Despite the limitations, there are at least 3 good reasons to believe that the TMS protocol has direct effects on the frontal-vagal system and that nonspecific effects of rTMS, such as somatosensory stimulation, are unlikely to have affected the results:

• 1.In study 2, the HBC effect demonstrated clear site specificity. For nonspecific effects, a similar effect on the HR would have been expected for all 4 stimulated locations.
• 2.In addition, discomfort/pain at the stimulation site could affect HR, but mostly by sympathetic activation, and thus HR increases (28). Therefore, HR decelerations during rTMS stimulation can be interpreted as a specific effect on the frontal-vagal system.
• 3.Finally, in earlier work (29), rTMS was applied in anesthetized rats, and they found HR decelerations after active stimulation but not sham, emphasizing active signaling rather than just the effect of pain.

Our findings suggest that the use of rTMS-induced HBC might be a valuable method for rTMS target engagement of the frontal-vagal pathway. Given this novel approach deviates substantially from the earlier published NCG-TMS studies, we propose to refer to this method as NCG-TMS 2.0 or heart-brain coupling. In previous studies, it was shown that the effects of rTMS on HR are similar between healthy subjects and patients with MDD (5, 6, 7, 8, 9), which demonstrates the possible clinical implications of this novel method for target stratification in patients with MDD. In line with the suggestions by (9), this method could specifically be used to stratify patients with MDD between one of the two evidence-based stimulation clusters: the Beam and 5CM cluster. Large effectiveness studies have demonstrated comparable response (47%–58%) and remission (29%–37%) rates for these clusters (24,30); thus, NCG-TMS 2.0 could be used to effectively address interindividual differences between patients with MDD and stratify patients to their optimal rTMS target. This could enhance response and remission rates on an individual level, while adhering to validated rTMS protocols, as both targets are widely implemented in clinical practice.

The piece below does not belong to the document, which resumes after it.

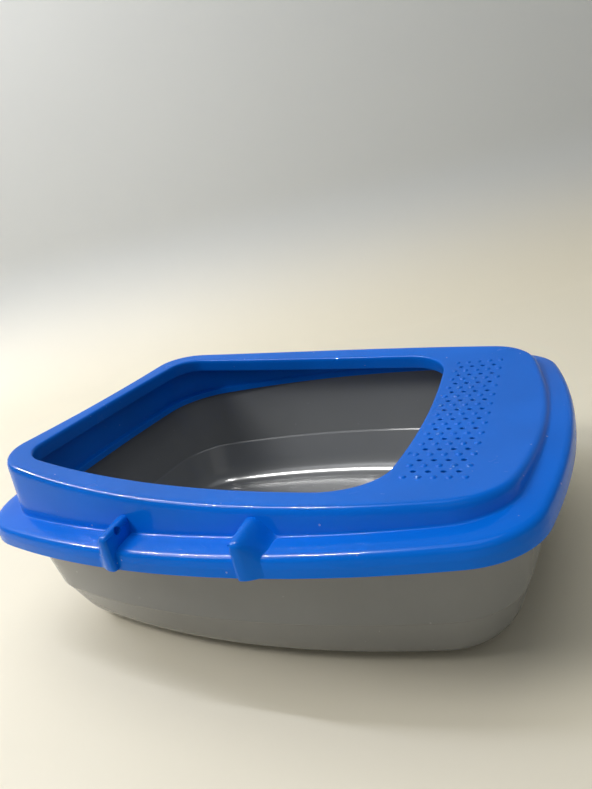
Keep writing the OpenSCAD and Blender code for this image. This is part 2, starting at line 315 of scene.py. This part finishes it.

Future studies should focus on replicating these findings in larger samples and investigate whether NCG-TMS 2.0 should be used for rTMS target stratification and for probing the FT patients in MDD to improve treatment outcomes. Further research should focus on optimization of other rTMS parameters as well, such as frequency of stimulation. In addition, the potential of NCG-TMS 2.0 could be investigated further for TMS in other (cognitive) applications. The current study will hopefully aid to individualize rTMS treatment and might have important implications for the field of stratified psychiatry. NCG-TMS may become for the prefrontal cortex, what the thumb twitch is for the motor system.